Character describing wise, they didn’t do so hot either. Aside from Nanny, Grayer, and Mr. and Mrs. X, pretty much every character was a set piece used to facilitate whatever action the authors required of them. H.H., Nanny’s boyfriend, is the one that pisses me off most of all because it seems it’s a standard requirement of chick lit that the girl get with someone, regardless of whether that’s necessary to the plot or not (and it so wasn’t here), and worse than having no real personality he was completely unbelievable. Every time Nanny would start bitching about her job he was totally chill and would be all, “You just get it all out, babe. I’ll get some ice cream for you.” …What the fuck kind of fantasy world is this?
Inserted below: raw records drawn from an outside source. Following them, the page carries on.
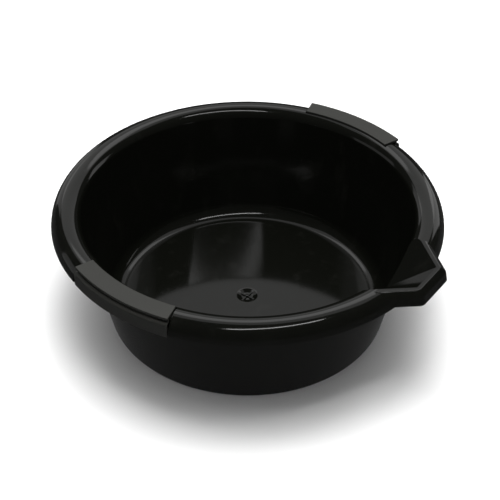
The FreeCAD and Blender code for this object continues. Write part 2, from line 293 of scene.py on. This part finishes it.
def select_edges(piece, wanted):
    """Select the edges for which wanted(start, end) is true and go to edit mode."""
    mesh = piece.data
    clear_selection(mesh)
    for edge in mesh.edges:
        edge.select = wanted(*(mesh.vertices[i].co for i in edge.vertices))
    if not any(edge.select for edge in mesh.edges):
        raise RuntimeError(f"{piece.name}: no edge to select")
    bpy.ops.object.mode_set(mode="EDIT")
    bpy.ops.mesh.select_mode(type="EDGE")


def combine(piece, tool, operation):
    """Join a tool shape to the piece or cut it out, and remove the tool."""
    activate(piece)
    step = piece.modifiers.new(operation, "BOOLEAN")
    step.operation = operation
    step.solver = "EXACT"
    step.object = tool
    before = len(piece.data.polygons)
    bpy.ops.object.modifier_apply(modifier=step.name)
    if len(piece.data.polygons) == before or not piece.data.polygons:
        raise RuntimeError(f"{piece.name}: {tool.name} changed nothing")
    bpy.data.objects.remove(tool)


def smooth(piece, degrees):
    activate(piece)
    bpy.ops.object.shade_smooth_by_angle(angle=math.radians(degrees))


def finish_piece(piece, node, material):
    """Even out the shading, put the material on, and let the piece stand for its plain node."""
    activate(piece)
    normals = piece.modifiers.new("normals", "WEIGHTED_NORMAL")
    normals.keep_sharp = True
    bpy.ops.object.modifier_apply(modifier=normals.name)
    piece.data.materials.clear()
    piece.data.materials.append(material)
    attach(piece, "root")
    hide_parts(node)


# ---------------------------------------------------------------- shader work

class Socket:
    """A shader output that arithmetic can be done on; each operation adds its Math node."""

    def __init__(self, tree, link):
        self.tree = tree
        self.link = link

    def math(self, operation, first, second):
        return self.tree.node("ShaderNodeMath", {"operation": operation}, {0: first, 1: second})

    def __add__(self, other):
        return self.math("ADD", self, other)

    def __sub__(self, other):
        return self.math("SUBTRACT", self, other)

    def __mul__(self, other):
        return self.math("MULTIPLY", self, other)

    __radd__ = __add__


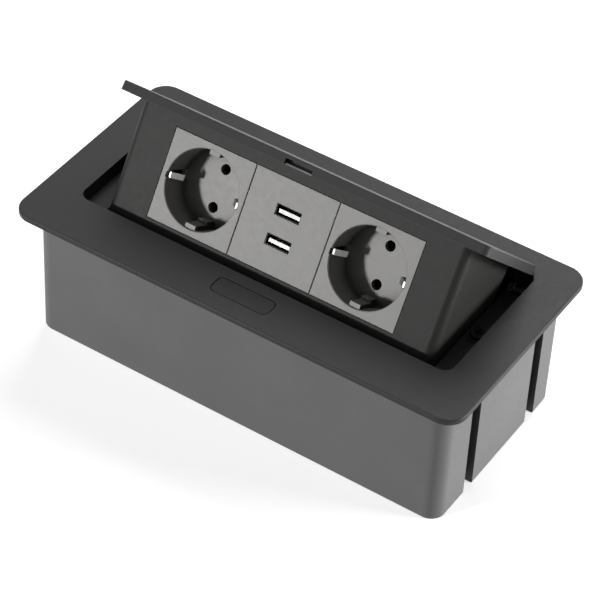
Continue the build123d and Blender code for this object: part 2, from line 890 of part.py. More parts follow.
def carrier_back():
    half = inside_end - back_gap
    low = sill_z + carrier_heel_rise + back_sill + back_gap
    high = lid_under - carrier_wall - back_gap
    y = (carrier_rear - back_thick, carrier_rear)
    plate = slab((-half, half), y, (low, high))
    through = (y[0] - overrun, y[1] + overrun)
    for x, z in back_screw_places():
        plate -= bar_y(back_screw_radius + slide_gap, x, through, z)
    middle = (low + high) / 2
    plate -= bar_y(lead_hole_radius, inlet_x, through, middle)
    for side in (-1, 1):
        for step in range(vent_count):
            z = middle + (step - (vent_count - 1) / 2) * vent_pitch
            x = side * module_pitch / 2
            vent_x = (x - vent_length / 2, x + vent_length / 2)
            plate -= slab(vent_x, through, (z - vent_width / 2, z + vent_width / 2))
    return plate


def carrier_back_screws():
    sizes = (back_screw_radius, back_screw_length, back_head_radius, back_head_height)
    return [screw((x, carrier_rear, z), (0, 1, 0), *sizes) for x, z in back_screw_places()]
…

So why the 7 if so many things went so horribly, horribly wrong? Because the simple fact is, is that like most chick lit, this book is satisfying like candy. Delicious, but I can’t make a meal out of it. Entertaining, because the ante is constantly being raised with the ridiculous and insulting things Mrs. X makes Nanny do, but I wouldn’t read it again because there were, as I said, many problems with it. Also the conclusion was ultimately disappointing because Nanny was a weakass character who took everyone’s shit lying down. I knew that ending was coming and it was pathetic. Entertaining, but pathetic.
Basically, it’s readable, but don’t expect a turkey dinner with all the trimmings.